Weekly chart performance for "Changes"
| Chart (2025) | Peak position |
|---|---|
| New Zealand Hot Singles (RMNZ) | 17 |
| UK Singles (Official Charts) | 90 |
| US Hot Rock & Alternative Songs (Billboard) | 42 |

===Charles Bradley version===
Charles Bradley recorded a cover of the song in a soul music style. It was first released as a Record Store Day Black Friday single in 2013, and would later be released as the title track of Bradley's 2016 album Changes.

The following year, Bradley's cover received increased exposure when it was used as the theme song to the Netflix-produced adult animated sitcom Big Mouth. The series' cast members Maya Rudolph and Jordan Peele also performed a version of the song for the series' soundtrack in character as Connie the Hormone Monstress and the Ghost of Duke Ellington, respectively.

Charles Bradley's version of the song is featured in the 5th episode of the 4th season of the show Black-ish and the end credits for the 2nd episode of the 6th season of Suits.

Bradley's version of the song also appeared in an episode of the HBO series Big Little Lies, and was featured on the soundtrack album of the show's second season.

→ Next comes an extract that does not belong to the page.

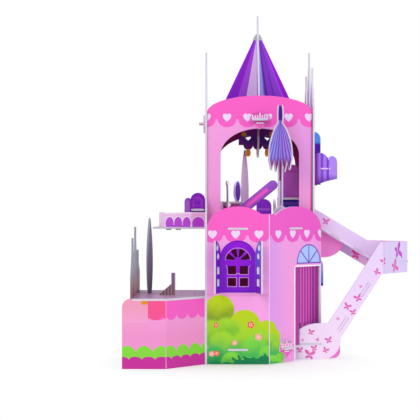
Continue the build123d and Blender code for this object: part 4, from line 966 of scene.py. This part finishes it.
canopy_left = canopy_print("canopy_left", CANOPY_TURN, "canopy", "canopy_deep", "canopy_light", "pole")
canopy_right = canopy_print("canopy_right", CANOPY_TURN + 90, "canopy_side", "canopy_shade",
                            "canopy_glow", "pole_side")
paint("canopy_front", (outward(CANOPY_TURN), canopy_left, canopy_left))
paint("canopy_cross", (outward(CANOPY_TURN + 90), canopy_right, canopy_right))

# %% [markdown]
# The bay on the right wall is one board folded round five faces. Its print is draped like cloth, with
# soft pleats on the first face and a plain light fall on the turned ones, and dark at every fold.

# %% Bay
bay_low = reach("bay")[0]
BAY_TURNS = (0, 48.24, 90, 131.76, 180)
DRAPE = 7.4


def drape_print(name, turn):
    sheet = Print(name, "bay", bay_low.x, bay_low.y + HALF_BOARD, turn)
    sheet.pleats("bay_dark", DRAPE, 0.4, 1.0, strength=0.85)
    sheet.pleats("bay_light", DRAPE, 0.35, 0.0, strength=0.7).fade("purple_deep", 240, 226)
    if turn == 0:
        sheet.fade("wine", 7.5, 1, across=True).box("bay_dark", 9.5, 18.9, 245.2, 246)
        sheet.box("lilac_pale", 9.5, 18.9, 246, 248, 0.9)
    else:
        sheet.fade("bay_light", 13, 16, across=True).fade("bay_dark", 240, 230)
        sheet.box("lilac_pale", 12, 16, 246, 248, 0.9)
    return sheet.ready()


bay_back = plain("bay_back", "purple_deep")
bay_sides = [(outward(turn), drape_print("bay_print_%d" % step, turn), bay_back)
             for step, turn in enumerate(BAY_TURNS)]
paint("bay", *bay_sides, fold=plain("bay_fold", "bay_dark"))

# %% [markdown]
# The shutters stand out at right angles to the wall, so the front view sees them full. The upper pair is
# blue over deep purple, the lower pair pale blue with an indigo foot.

# %% Shutters
upper_print = Print("upper_shutter_print", "awning").fade("awning_deep", 283, 279)
upper_shutter = upper_print.fade("purple_deep", 273, 268).ready()
lower_print = Print("lower_shutter_print", "sky").fade("blue", 124, 104)
lower_shutter = lower_print.box("indigo", 90, 130, 90, 97).ready()
for place in ("front", "back"):
    paint("upper_shutter_" + place, (FRONT, upper_shutter, upper_shutter))
    paint("lower_shutter_" + place, (FRONT, lower_shutter, lower_shutter))

# %% [markdown]
# The balcony's rail is pale with purple arches, each with a thin white outline. An arch could be cut
# out, but the real one is only printed, so it is a repeated disc over a box: first a little larger in
# white, then in purple. The corner face has one wide arch of its own.

# %% Balcony rail
RAIL_Y = reach("balcony_rail")[0].y + HALF_BOARD
RAIL_FOOT, ARCH_FOOT, ARCH_TOP, RAIL_TOP = 168, 173, 188, 190
ARCH_SPRING = 175


def arcade(name, turn, x, first, pitch, arches):
    """Purple arches with a white outline, under a pale rail, and painted shade on the tabs below the floor.
    """
    sheet = Print(name, "rail", x, RAIL_Y, turn).box("white", -90, 90, ARCH_TOP, RAIL_TOP)
    start = first - pitch / 2
    end = first + (arches - 0.5) * pitch
    field = sheet.box_mask(start, end, RAIL_FOOT, ARCH_TOP)
    for colour, rim in (("white", 1.0), ("arch", 0.0)):
        half_size = (pitch * 0.47 + rim, 8.4 + rim)
        arch = sheet.inside(sheet.place((first, ARCH_SPRING), half_size, (pitch, ONCE)))
        sheet.lay(sheet.maths("MULTIPLY", arch, field), colour)
    sheet.box("arch", start + 0.8, end - 0.8, RAIL_FOOT, ARCH_FOOT)
    # Painted shade: dark plum on the rail's tabs where they poke out under the balcony floor.
    return sheet.box("plum_dark", -90, 90, 150, RAIL_FOOT).ready()


rail_back = plain("rail_back", "rail")
side_turn = math.degrees(math.atan2(-30.4, 7))
corner_turn = math.degrees(math.atan2(7, 17.4))
paint("balcony_rail",
      (outward(side_turn), plain("rail_side", "rail"), rail_back),
      (FRONT, arcade("rail_print", 0, -94.9, 6.9, 11.2, 3), rail_back),
      (outward(corner_turn), arcade("rail_print_end", corner_turn, -59.1, 8.8, 18, 1), rail_back),
      fold=plain("rail_fold", "lilac_pale"))

# %% [markdown]
# The seat is a dark purple board with a lighter arched panel and a small dark crown on it. One side of
# it is folded back. Its edges show dark, so they get the seat's ink too.

# %% Balcony seat
SEAT_TURN = -67.9
CROWN_U, CROWN_V = 9.2, 203.6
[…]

This version saw further use in an April 2022 promo for Turner Classic Movies.

===Other uses===
- Jazz Sabbath, the jazz trio led by Adam Wakeman, recorded an instrumental jazz version of the song on their 2020 self-titled album.
- Country musician Billy Walker recorded a version of the song on his 1973 album The Hand of Love.
- Eminem sampled "Changes" on "Going Through Changes", a track on his 2010 album Recovery.
- Country band 49 Winchester released a cover of the song as a single on November 7, 2025.
- Susanna recorded a version of the song on the 2008 album Flower of Evil.